In the last few years, my students have put me further to the test. If a theory applies to nations, companies, and business units, they said, it should apply in their own lives as well. The way some of them framed that issue changed the way I saw it. “If I keep doing what I’m doing right now as an individual,” they said, “what will happen to me in 20 years? Will I become the kind of person that I want to become?” Or they would talk about wanting to become a particular type of leader in 20 years, and they’d say, “If I’m not doing what I need to do to get there, what do I need to change?”

This type of question was very useful for me. After these class sessions, I saw so much more in the research that I really hadn’t thought about before.

S+B: How prevalent is this interest in applying business theories more universally?
CHRISTENSEN: I actually think it’s not common in business research. In academia, many times, after someone gets a journal article published, they move on to something else and never think about whether they have a generalizable idea. I think that’s one reason business academia is in such trouble today.

S+B: You’ve said that metrics like the internal rate of return (IRR) and return on net assets (RONA) lead to shortsighted decisions. What would be better measures?
CHRISTENSEN: The answer probably depends on where you are in the cycle of a business. What you measure has a huge impact on what people prioritize—in fact, whatever you measure will put into place a way for people to game the system. Therefore, you’d better pick a measurement that causes people to do good things when they try to game the system.

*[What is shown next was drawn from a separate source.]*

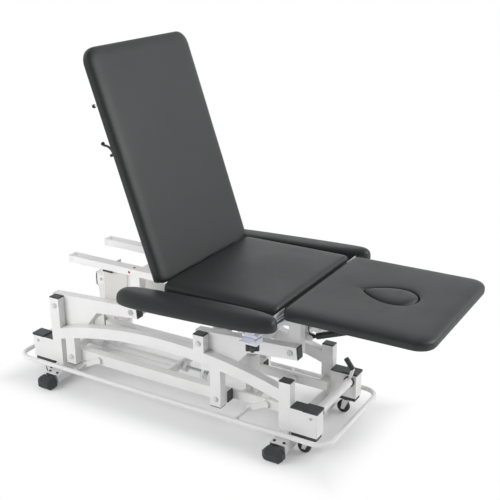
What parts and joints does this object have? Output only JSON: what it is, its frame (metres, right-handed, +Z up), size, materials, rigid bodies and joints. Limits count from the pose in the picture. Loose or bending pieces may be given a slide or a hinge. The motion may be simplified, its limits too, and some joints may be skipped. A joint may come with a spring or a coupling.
{
  "type": "treatment table",
  "caption": "Hydraulic treatment table with a raised back section, a seat, a head section with a face plug, two armrests and a foot bar around its arched base.",
  "frame": {"origin": "middle of the footprint at the floor", "axes": "X along the table toward the head section, Y across it toward the far side, Z up"},
  "size_m": [1.956, 0.922, 1.5089],
  "materials": {
    "white_paint": "satin powder coat",
    "lilac_paint": "satin powder coat",
    "black_plastic": "fine texture",
    "black_board": "black lacquer",
    "black_paint": "semi-gloss",
    "grey_trim": "smooth",
    "bare_steel": "brushed",
    "polished_rod": "polished",
    "vinyl": "grained vinyl",
    "wheel_rubber": "matt"
  },
  "bodies": {
    "base": {"side_frame_near": "white_paint", "side_frame_far": "white_paint", "frame_plugs": "black_plastic", "tie_beams": "white_paint", "sill_bars": "white_paint", "foot_tubes": "white_paint", "foot_blocks": "black_plastic", "foot_screws": "bare_steel", "corner_boxes": "white_paint", "box_covers": "black_plastic", "base_pins": "bare_steel", "pivot_covers": "grey_trim", "jack_barrel": "white_paint", "pump_unit": "white_paint"},
    "left_arms": {"left_arms": "white_paint", "left_arm_plugs": "black_plastic", "left_upper_pins": "bare_steel"},
    "right_arms": {"right_arms": "white_paint", "right_arm_plugs": "black_plastic", "right_upper_pins": "bare_steel"},
    "upper_frame": {"seat_rails": "white_paint", "left_down_legs": "white_paint", "right_down_legs": "white_paint", "seat_board": "black_board", "seat_cushion": "vinyl", "hinge_tube": "bare_steel", "armrest_brackets": "lilac_paint"},
    "back_section": {"back_frame": "white_paint", "back_board": "black_board", "back_cushion": "vinyl"},
    "head_section": {"head_frame": "white_paint", "head_board": "black_board", "head_cushion": "vinyl"},
    "jack_rod": {"jack_rod": "polished_rod"},
    "release_lever": {"release_lever": "black_plastic"},
    "back_spring_tube": {"back_spring_tube": "black_paint"},
    "back_spring_rod": {"back_spring_rod": "polished_rod"},
    "face_plug": {"face_plug": "vinyl"},
    "head_strut_tube": {"head_strut_tube": "black_paint"},
    "head_strut_rod": {"head_strut_rod": "polished_rod"},
    "armrest_near": {"armrest_near": "vinyl"},
    "armrest_far": {"armrest_far": "vinyl"},
    "knob_near": {"knob_near": "black_plastic"},
    "knob_far": {"knob_far": "black_plastic"},
    "rocker_right": {"rocker_right": "white_paint"},
    "rocker_left": {"rocker_left": "white_paint"},
    "foot_bar": {"foot_bar": "white_paint"},
    "lift_shaft_right": {"lift_shaft_right": "white_paint"},
    "lift_shaft_left": {"lift_shaft_left": "white_paint"},
    "carriers_right": {"carriers_right": "black_plastic"},
    "carriers_left": {"carriers_left": "black_plastic"},
    "fork_right_near": {"fork_right_near": "grey_trim"},
    "fork_right_far": {"fork_right_far": "grey_trim"},
    "fork_left_near": {"fork_left_near": "grey_trim"},
    "fork_left_far": {"fork_left_far": "grey_trim"},
    "wheel_right_near": {"wheel_right_near": "wheel_rubber"},
    "wheel_right_far": {"wheel_right_far": "wheel_rubber"},
    "wheel_left_near": {"wheel_left_near": "wheel_rubber"},
    "wheel_left_far": {"wheel_left_far": "wheel_rubber"}
  },
  "joints": [
    {"name": "lift", "type": "hinge", "parent": "base", "child": "left_arms", "pos_m": [-0.766, 0, 0.365], "axis": [0, -1, 0], "range_deg": [-6, 48]},
    {"name": "frame_level", "type": "hinge", "parent": "left_arms", "child": "upper_frame", "pos_m": [-0.37494, 0, 0.40403], "axis": [0, -1, 0], "range_deg": [-48.5, 6.5]},
    {"name": "right_arm_swing", "type": "hinge", "parent": "base", "child": "right_arms", "pos_m": [-0.012, 0, 0.365], "axis": [0, -1, 0], "range_deg": [-6.5, 48.5]},
    {"name": "jack_stroke", "type": "slide", "parent": "base", "child": "jack_rod", "axis": [1, 0, 0], "range_m": [-0.03, 0.225]},
    {"name": "back_tilt", "type": "hinge", "parent": "upper_frame", "child": "back_section", "pos_m": [-0.116, 0, 0.612], "axis": [0, 1, 0], "range_deg": [-71.1, 7]},
    {"name": "release", "type": "hinge", "parent": "back_section", "child": "release_lever", "pos_m": [-0.32497, -0.275, 1.11123], "axis": [0, -1, 0], "range_deg": [-18, 0], "stiffness_Nm_per_rad": 0.4, "springref_deg": 5.73},
    {"name": "back_spring_swing", "type": "hinge", "parent": "upper_frame", "child": "back_spring_tube", "pos_m": [-0.134, 0, 0.54], "axis": [0, 1, 0], "range_deg": [-58, 6.6]},
    {"name": "back_spring_stroke", "type": "slide", "parent": "back_spring_tube", "child": "back_spring_rod", "axis": [-0.3646, 0, 0.9311], "range_m": [-0.0751, 0.0083]},
    {"name": "head_tilt", "type": "hinge", "parent": "upper_frame", "child": "head_section", "pos_m": [0.412, 0, 0.614], "axis": [0, -1, 0], "range_deg": [-25, 30]},
    {"name": "head_strut_swing", "type": "hinge", "parent": "upper_frame", "child": "head_strut_tube", "pos_m": [0.42, -0.065, 0.44], "axis": [0, -1, 0], "range_deg": [-21.4, 25.4]},
    {"name": "head_strut_stroke", "type": "slide", "parent": "head_strut_tube", "child": "head_strut_rod", "axis": [0.9344, 0, 0.3561], "range_m": [-0.071, 0.085]},
    {"name": "plug_lift", "type": "slide", "parent": "head_section", "child": "face_plug", "axis": [0, 0, 1], "range_m": [0, 0.08]},
    {"name": "armrest_near_slide", "type": "slide", "parent": "upper_frame", "child": "armrest_near", "axis": [0, -1, 0], "range_m": [0, 0.05]},
    {"name": "armrest_far_slide", "type": "slide", "parent": "upper_frame", "child": "armrest_far", "axis": [0, 1, 0], "range_m": [0, 0.05]},
    {"name": "knob_near_turn", "type": "hinge", "parent": "armrest_near", "child": "knob_near", "pos_m": [0.346, -0.385, 0.52], "axis": [0, 0, 1], "range_deg": [0, 360]},
    {"name": "knob_far_turn", "type": "hinge", "parent": "armrest_far", "child": "knob_far", "pos_m": [0.346, 0.385, 0.52], "axis": [0, 0, 1], "range_deg": [0, 360]},
    {"name": "pump_press", "type": "hinge", "parent": "base", "child": "rocker_right", "pos_m": [0.256, 0, 0.134], "axis": [0, -1, 0], "range_deg": [0, 11], "stiffness_Nm_per_rad": 30, "springref_deg": -14.9},
    {"name": "bar_level", "type": "hinge", "parent": "rocker_right", "child": "foot_bar", "pos_m": [0.18, 0, 0.096], "axis": [0, -1, 0], "range_deg": [-11.5, 0.5]},
    {"name": "rocker_left_swing", "type": "hinge", "parent": "base", "child": "rocker_left", "pos_m": [-0.564, 0, 0.134], "axis": [0, -1, 0], "range_deg": [-0.5, 11.5]},
    {"name": "wheel_lift", "type": "hinge", "parent": "base", "child": "lift_shaft_right", "pos_m": [0.492, 0, 0.172], "axis": [0, -1, 0], "range_deg": [0, 30]},
    {"name": "wheel_lift_left", "type": "hinge", "parent": "base", "child": "lift_shaft_left", "pos_m": [-0.88, 0, 0.172], "axis": [0, 1, 0], "range_deg": [-0.5, 30.5]},
    {"name": "carriers_right_drop", "type": "slide", "parent": "base", "child": "carriers_right", "axis": [0, 0, -1], "range_m": [-0.0005, 0.0105]},
    {"name": "carriers_left_drop", "type": "slide", "parent": "base", "child": "carriers_left", "axis": [0, 0, -1], "range_m": [-0.0005, 0.0105]},
    {"name": "swivel_right_near", "type": "hinge", "parent": "carriers_right", "child": "fork_right_near", "pos_m": [0.468, -0.1765, 0.07], "axis": [0, 0, 1], "continuous": true},
    {"name": "roll_right_near", "type": "hinge", "parent": "fork_right_near", "child": "wheel_right_near", "pos_m": [0.454, -0.1765, 0.03], "axis": [0, 1, 0], "continuous": true},
    {"name": "swivel_right_far", "type": "hinge", "parent": "carriers_right", "child": "fork_right_far", "pos_m": [0.468, 0.1765, 0.07], "axis": [0, 0, 1], "continuous": true},
    {"name": "roll_right_far", "type": "hinge", "parent": "fork_right_far", "child": "wheel_right_far", "pos_m": [0.454, 0.1765, 0.03], "axis": [0, 1, 0], "continuous": true},
    {"name": "swivel_left_near", "type": "hinge", "parent": "carriers_left", "child": "fork_left_near", "pos_m": [-0.856, -0.1765, 0.07], "axis": [0, 0, 1], "continuous": true},
    {"name": "roll_left_near", "type": "hinge", "parent": "fork_left_near", "child": "wheel_left_near", "pos_m": [-0.842, -0.1765, 0.03], "axis": [0, 1, 0], "continuous": true},
    {"name": "swivel_left_far", "type": "hinge", "parent": "carriers_left", "child": "fork_left_far", "pos_m": [-0.856, 0.1765, 0.07], "axis": [0, 0, 1], "continuous": true},
    {"name": "roll_left_far", "type": "hinge", "parent": "fork_left_far", "child": "wheel_left_far", "pos_m": [-0.842, 0.1765, 0.03], "axis": [0, 1, 0], "continuous": true}
  ],
  "couplings": [
    {"joint": "frame_level", "follows": "lift", "ratio": -1},
    {"joint": "right_arm_swing", "follows": "lift", "ratio": 1},
    {"joint": "jack_stroke", "follows": "lift", "m_per_rad": 0.2634},
    {"joint": "back_spring_swing", "follows": "back_tilt", "ratio": 0.8016},
    {"joint": "back_spring_stroke", "follows": "back_tilt", "m_per_rad": 0.05973},
    {"joint": "head_strut_swing", "follows": "head_tilt", "ratio": 0.8147},
    {"joint": "head_strut_stroke", "follows": "head_tilt", "m_per_rad": 0.16037},
    {"joint": "bar_level", "follows": "pump_press", "ratio": -1},
    {"joint": "rocker_left_swing", "follows": "pump_press", "ratio": 1},
    {"joint": "wheel_lift_left", "follows": "wheel_lift", "ratio": 1},
    {"joint": "carriers_right_drop", "follows": "wheel_lift", "m_per_rad": 0.0191},
    {"joint": "carriers_left_drop", "follows": "wheel_lift", "m_per_rad": 0.0191}
  ]
}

For instance, integrated steel companies used net profit per ton to measure their performance in the 1980s. This led them to want to get out of the low, commodity-based end of steel production, because volume at the low end makes it harder to get dollars per ton up. That decision made them vulnerable to the mini-mills. It turns out that most managers don’t even think about where their measurements come from. You can ask executives, “Who decided to measure net profit per ton?” They’ll scratch their heads and say they don’t know. It’s as if somehow the measure came from the sky. And it causes them to do crazy things.

S+B: In the way they think about success, are senior executives and leaders of companies different from other people?
CHRISTENSEN: Yes. I’ve met two types of leaders. The first is like Tom West, the leader of the computer-building team at Data General in The Soul of a New Machine [by Tracy Kidder, Little, Brown, 1981]. West says in the book that success is like pinball. If you win with one project, you get to play again. I think a lot of senior executives are just that kind of person: They like to play. They don’t care that much about where they end up in a hierarchy. The second group is made up of people who have a need to be in charge and who care a lot about their hierarchical position.

If I were recruiting a leader, I’d look for people in the first group—people who like to play.

S+B: In How Will You Measure Your Life?, you talk about personal measures of long-term success—for example, making life decisions based on full value rather than marginal value. What do you mean?
CHRISTENSEN: When you make a decision based on expediency—because you think you can get away with paying only a smaller, marginal cost—you always pay the full cost in the end. This goes on in your personal life just as much as it does when you invest in setting up a sales force. One example I give in the book is parents who do their kids’ homework for them. They are helping their kids get ahead in the short run, which is expedient. But one of the most important roles of a parent is to create small challenges, to really take a hand in their children’s development and set them up for bigger challenges. Doing their homework for them undermines that and leads to greater costs in the long run.